Work required:
All of the material below is to be returned exactly.

## Begin

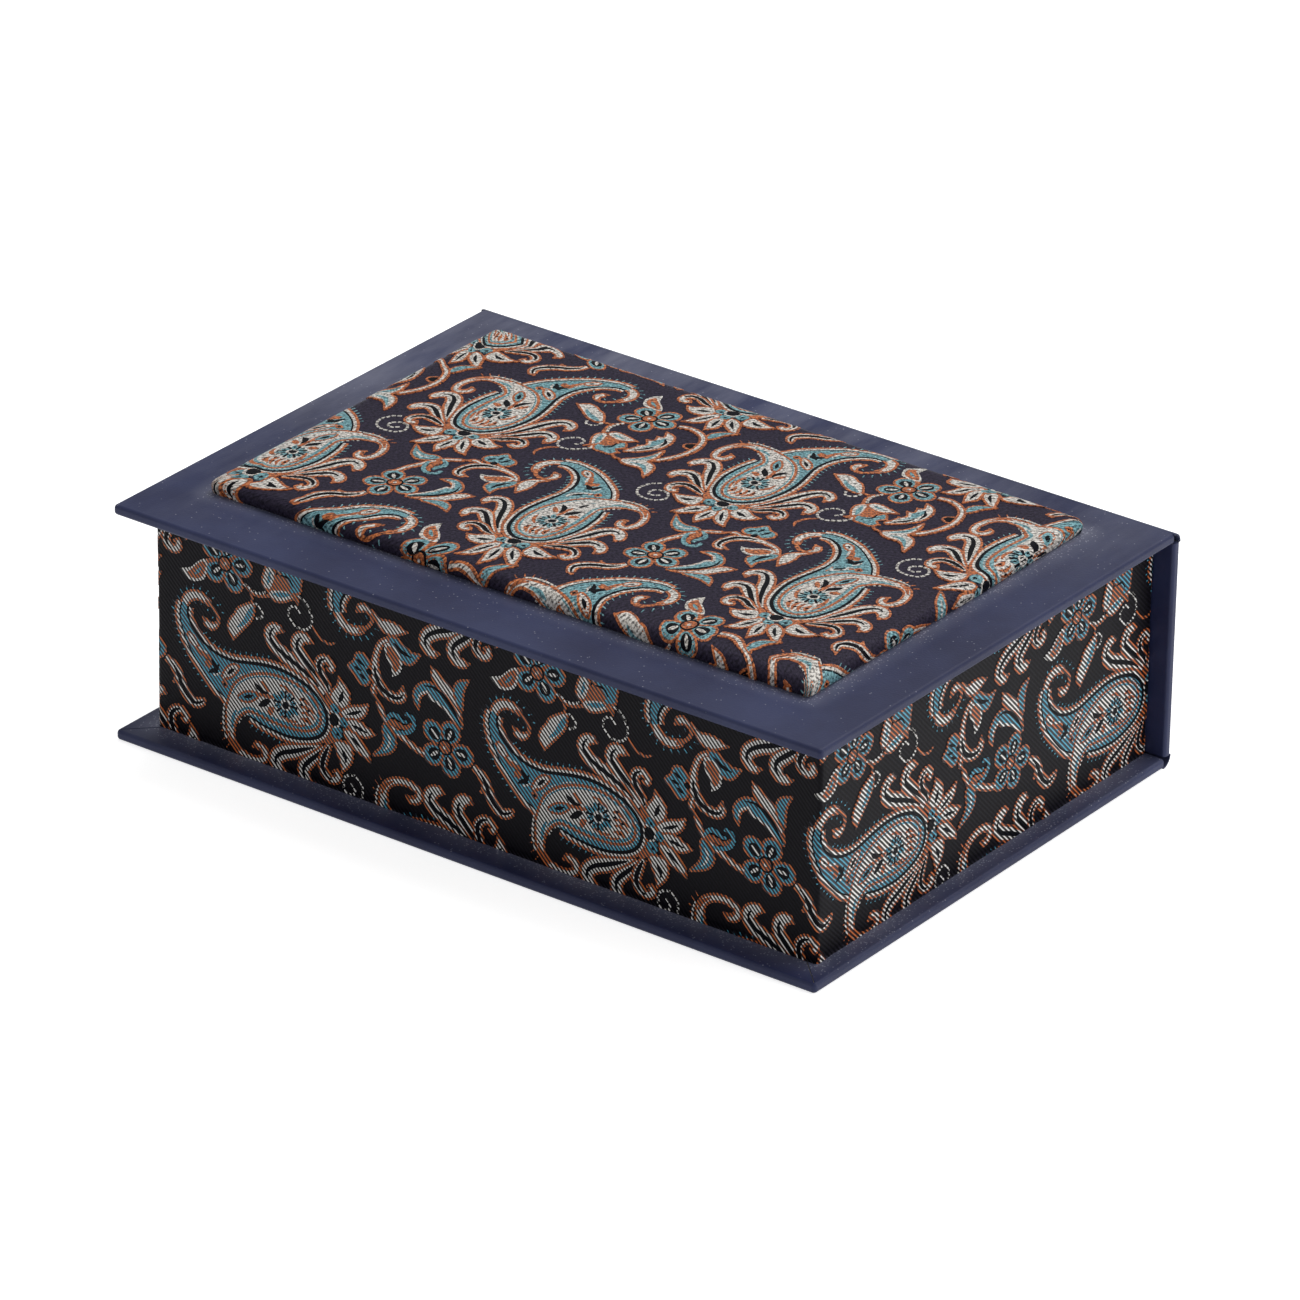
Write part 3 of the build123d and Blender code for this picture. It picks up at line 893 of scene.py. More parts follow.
        # C stem
        s.frond([(31.0, 26.6), (28.4, 24.8), (27.0, 21.5), (26.6, 17.6), (27.6, 14.4), (29.6, 12.6), (32.4, 11.9),
                 (34.6, 12.8), (34.8, 15.8)], (0.8, 0.8, 1.0, 2.0, 3.2, 2.4, 2.2, 1.2), vein=(0.45, 0.85))
        s.frond([(26.6, 13.6), (26.2, 11.8), (27.2, 10.0)], (0.6, 0.8, 0.6))
        s.petal([(26.4, 32.0), (26.4, 32.0), (28.2, 30.7), (30.4, 31.0), (33.0, 30.8), (35.4, 29.9), (35.4, 29.9),
                 (33.2, 28.7), (31.6, 28.1), (29.4, 28.3), (27.8, 29.5)])
        s.petal([(30.8, 26.8), (33.0, 27.2), (35.3, 25.9), (37.2, 24.9), (39.4, 25.0), (39.4, 25.0), (38.0, 23.0),
                 (36.4, 22.0), (34.2, 22.6), (32.6, 24.2)], TEAL)
        s.ribbon(INK, [(32.2, 26.1, 0.3), (34.6, 24.5, 1.1), (37.4, 23.9, 0.3)])
        s.patch(SILVER, [(29.8, 25.4), (32.4, 25.0), (34.4, 22.6), (34.5, 20.0), (33.4, 18.2), (31.8, 17.2),
                         (31.8, 17.2), (31.5, 19.4), (29.6, 22.8)])
        s.patch(ORANGE, [(30.4, 24.8), (32.2, 24.4), (33.8, 22.3), (33.9, 20.2), (33.0, 18.9), (32.2, 18.6),
                         (32.0, 19.8), (30.2, 22.8)])
        # trefoil
        s.petal([(18.9, 16.0), (20.6, 17.6), (21.4, 19.8), (23.4, 20.2), (25.0, 18.6), (24.2, 16.8), (25.0, 14.6),
                 (24.0, 12.8), (22.2, 13.0), (20.9, 14.6)], TEAL)
        for a, b in (((21.2, 18.6), (23.8, 17.4)), ((20.6, 16.4), (22.8, 16.0)), ((22.2, 15.0), (24.2, 14.0))):
            s.ribbon(INK, [(*a, 0.3), ((a[0] + b[0]) / 2, (a[1] + b[1]) / 2, 0.9), (*b, 0.3)])
        s.patch(INK, [(24.0, 16.2), (24.8, 17.2), (25.8, 16.4), (25.2, 15.4)])
        # hooked leaves
        s.petal([(52.0, 10.8), (51.6, 14.0), (50.8, 17.2), (48.4, 19.6), (46.0, 21.4), (43.7, 22.8), (43.7, 22.8),
                 (43.6, 21.2), (45.2, 19.0), (47.6, 16.6), (50.0, 13.4)])
        s.petal([(52.0, 14.8), (52.2, 17.6), (52.6, 20.4), (53.7, 22.7), (53.7, 22.7), (51.4, 21.8), (50.2, 20.0),
                 (50.4, 17.6)], TEAL)
        s.petal([(52.2, 10.4), (50.6, 13.6), (48.2, 16.2), (45.4, 18.2), (42.4, 18.8), (40.0, 17.6), (38.4, 15.4),
                 (38.5, 13.2), (39.4, 12.0), (39.4, 12.0), (39.7, 14.2), (41.0, 15.9), (43.0, 16.6), (42.8, 15.4),
                 (45.2, 14.8), (48.2, 13.2), (50.4, 11.2)], TEAL)
        s.ribbon(SILVER, [(39.4, 13.0, 0.3), (40.0, 15.2, 0.6), (42.6, 16.6, 0.7), (43.0, 15.2, 0.7),
                          (46.0, 14.3, 0.7), (49.0, 12.4, 0.6), (51.4, 10.4, 0.3)])
        s.ribbon(INK, [(41.0, 17.8, 0.2), (44.4, 18.1, 0.7), (48.0, 15.9, 1.0), (50.6, 12.8, 0.7), (52.0, 10.6, 0.2)])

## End

Result for this exercise:
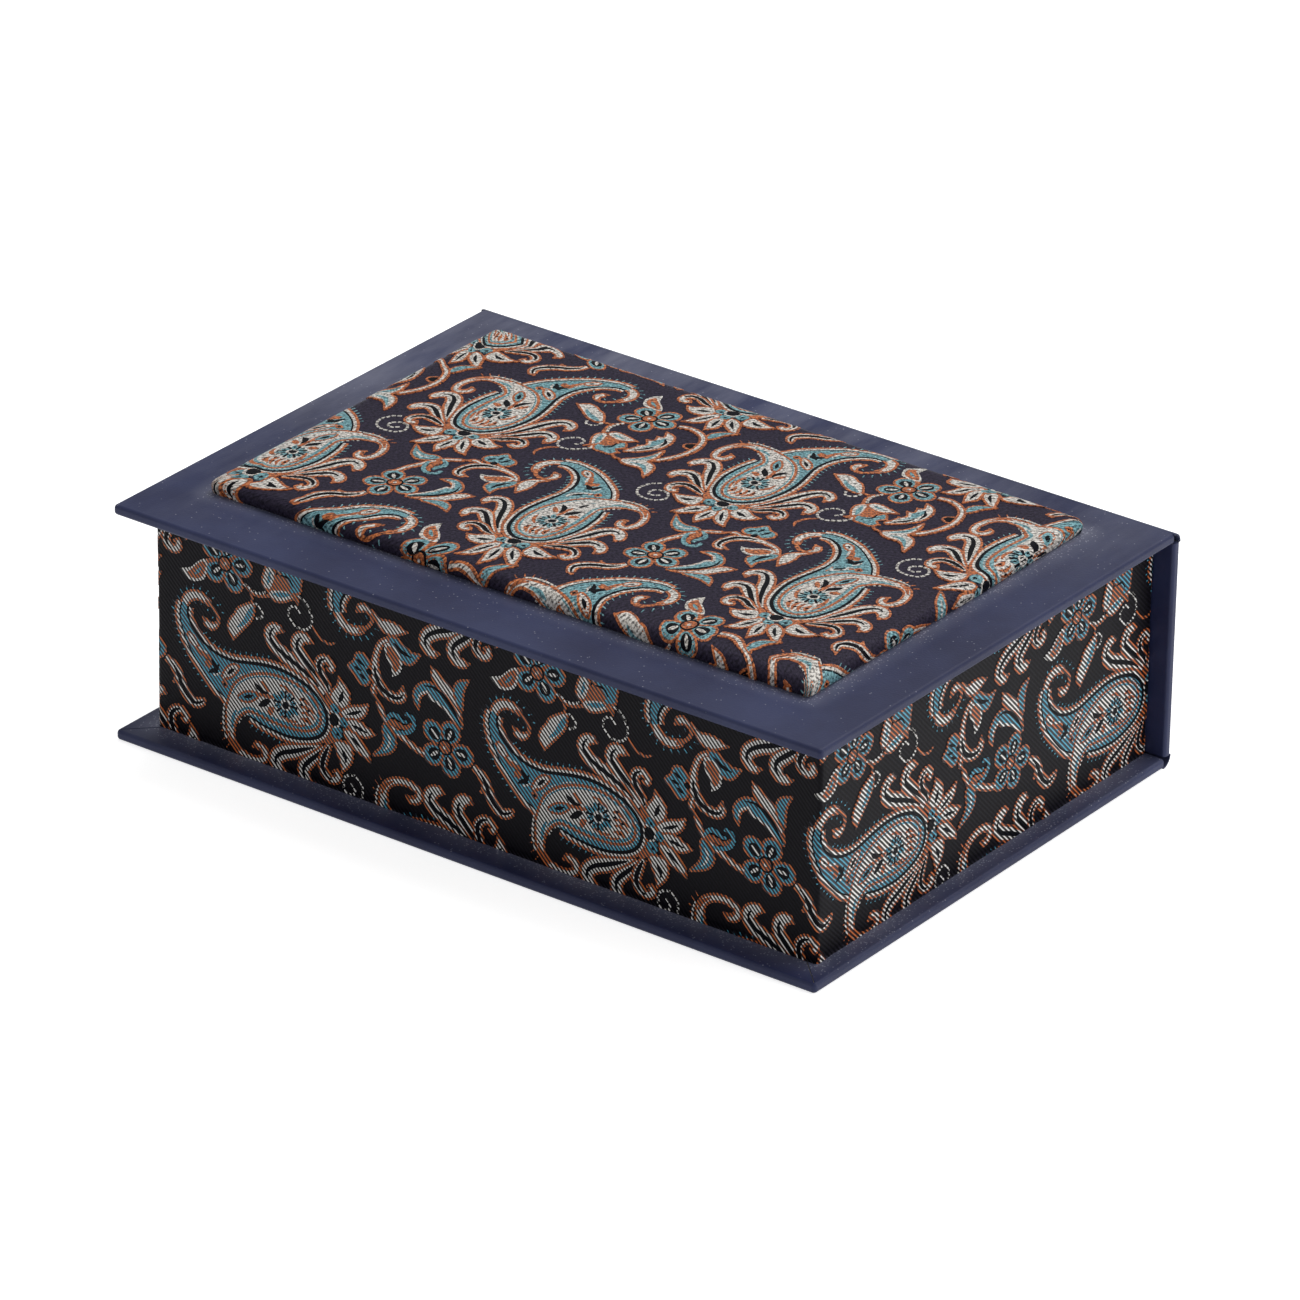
Write part 3 of the build123d and Blender code for this picture. It picks up at line 893 of scene.py. More parts follow.
        # C stem
        s.frond([(31.0, 26.6), (28.4, 24.8), (27.0, 21.5), (26.6, 17.6), (27.6, 14.4), (29.6, 12.6), (32.4, 11.9),
                 (34.6, 12.8), (34.8, 15.8)], (0.8, 0.8, 1.0, 2.0, 3.2, 2.4, 2.2, 1.2), vein=(0.45, 0.85))
        s.frond([(26.6, 13.6), (26.2, 11.8), (27.2, 10.0)], (0.6, 0.8, 0.6))
        s.petal([(26.4, 32.0), (26.4, 32.0), (28.2, 30.7), (30.4, 31.0), (33.0, 30.8), (35.4, 29.9), (35.4, 29.9),
                 (33.2, 28.7), (31.6, 28.1), (29.4, 28.3), (27.8, 29.5)])
        s.petal([(30.8, 26.8), (33.0, 27.2), (35.3, 25.9), (37.2, 24.9), (39.4, 25.0), (39.4, 25.0), (38.0, 23.0),
                 (36.4, 22.0), (34.2, 22.6), (32.6, 24.2)], TEAL)
        s.ribbon(INK, [(32.2, 26.1, 0.3), (34.6, 24.5, 1.1), (37.4, 23.9, 0.3)])
        s.patch(SILVER, [(29.8, 25.4), (32.4, 25.0), (34.4, 22.6), (34.5, 20.0), (33.4, 18.2), (31.8, 17.2),
                         (31.8, 17.2), (31.5, 19.4), (29.6, 22.8)])
        s.patch(ORANGE, [(30.4, 24.8), (32.2, 24.4), (33.8, 22.3), (33.9, 20.2), (33.0, 18.9), (32.2, 18.6),
                         (32.0, 19.8), (30.2, 22.8)])
        # trefoil
        s.petal([(18.9, 16.0), (20.6, 17.6), (21.4, 19.8), (23.4, 20.2), (25.0, 18.6), (24.2, 16.8), (25.0, 14.6),
                 (24.0, 12.8), (22.2, 13.0), (20.9, 14.6)], TEAL)
        for a, b in (((21.2, 18.6), (23.8, 17.4)), ((20.6, 16.4), (22.8, 16.0)), ((22.2, 15.0), (24.2, 14.0))):
            s.ribbon(INK, [(*a, 0.3), ((a[0] + b[0]) / 2, (a[1] + b[1]) / 2, 0.9), (*b, 0.3)])
        s.patch(INK, [(24.0, 16.2), (24.8, 17.2), (25.8, 16.4), (25.2, 15.4)])
        # hooked leaves
        s.petal([(52.0, 10.8), (51.6, 14.0), (50.8, 17.2), (48.4, 19.6), (46.0, 21.4), (43.7, 22.8), (43.7, 22.8),
                 (43.6, 21.2), (45.2, 19.0), (47.6, 16.6), (50.0, 13.4)])
        s.petal([(52.0, 14.8), (52.2, 17.6), (52.6, 20.4), (53.7, 22.7), (53.7, 22.7), (51.4, 21.8), (50.2, 20.0),
                 (50.4, 17.6)], TEAL)
        s.petal([(52.2, 10.4), (50.6, 13.6), (48.2, 16.2), (45.4, 18.2), (42.4, 18.8), (40.0, 17.6), (38.4, 15.4),
                 (38.5, 13.2), (39.4, 12.0), (39.4, 12.0), (39.7, 14.2), (41.0, 15.9), (43.0, 16.6), (42.8, 15.4),
                 (45.2, 14.8), (48.2, 13.2), (50.4, 11.2)], TEAL)
        s.ribbon(SILVER, [(39.4, 13.0, 0.3), (40.0, 15.2, 0.6), (42.6, 16.6, 0.7), (43.0, 15.2, 0.7),
                          (46.0, 14.3, 0.7), (49.0, 12.4, 0.6), (51.4, 10.4, 0.3)])
        s.ribbon(INK, [(41.0, 17.8, 0.2), (44.4, 18.1, 0.7), (48.0, 15.9, 1.0), (50.6, 12.8, 0.7), (52.0, 10.6, 0.2)])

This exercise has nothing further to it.